Take her deadpan description of Deena and her boyfriend, Travis: “It’s spring now, and Travis and Deena are still in love. They have to be holding hands at all times, as if one of them is really a helium balloon and will float away if the other lets go.”

Tempting a skeptic

Evelyn’s characteristic sarcasm and skepticism show up again and again in the book.

Moriarty introduces her younger brother, Samuel, to test Evelyn’s disbelief. The boy is born with a distant look in his eye, and it appears he’ll never walk, talk or do anything for himself. But Tina refuses to give up hope in her son’s potential, and one day, she gets him to eat on his own.

“For any skeptic, you have to be able to admit that there are things we don’t understand,” Moriarty says. “Samuel’s glassy blue eyes were kind of metaphors for the unknown. She DOESN’T know what’s going on in his head. … Her mother doesn’t know, but Evelyn doesn’t know either. Then it turns out there was kind of something there.”

It’s experience like the one with her brother that transform Evelyn from a little girl who believes “Really, it’s not important if you do bad things or good things. Some people are just blessed, and some aren’t” to a young woman who puts more stock in the randomness of luck.
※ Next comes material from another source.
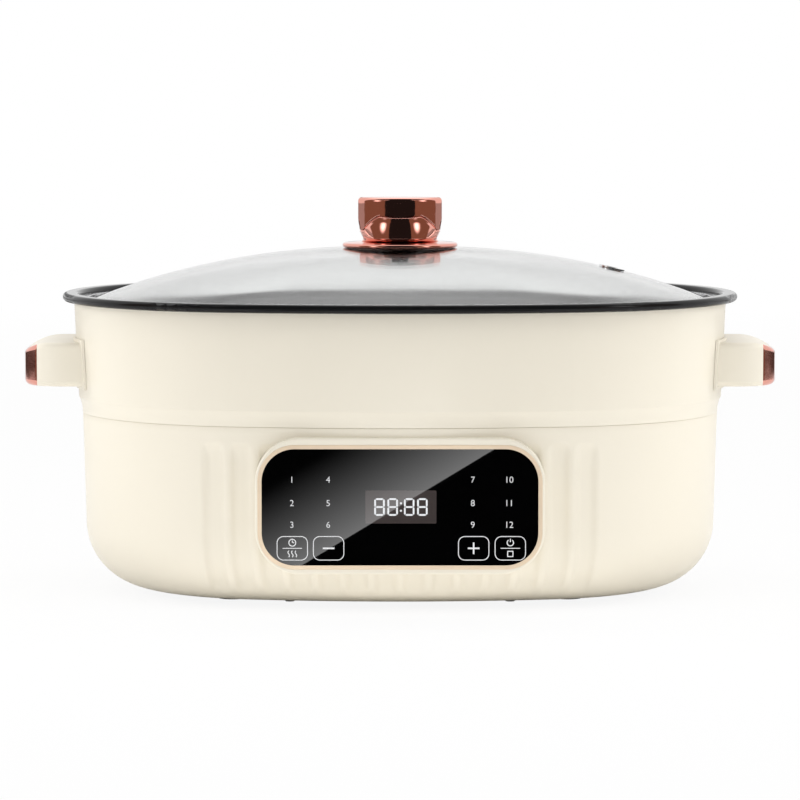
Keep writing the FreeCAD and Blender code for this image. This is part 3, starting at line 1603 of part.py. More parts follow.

“That’s one of the lines actually I took out of the book because I thought it was too forced,” Moriarty says. “Basically I was thinking about how good luck can change to bad luck and back again. I think she becomes more aware of the randomness of fate and therefore less judgmental of other people and what they’ve gone through.”

Moriarty says that characteristic in Evelyn may stem from her own background in social services. She learned in her time at KU to help people and respect them at the same time.

“I think that’s really true when you’re writing fiction as well,” she says. “You have to try and look at the whole person; it’s a rounded character. … I think people who would be drawn to social services might also be drawn to writing.

“If you can put yourself in someone else’s shoes without condescending to them, it seems like a skill that would serve you in both fields.”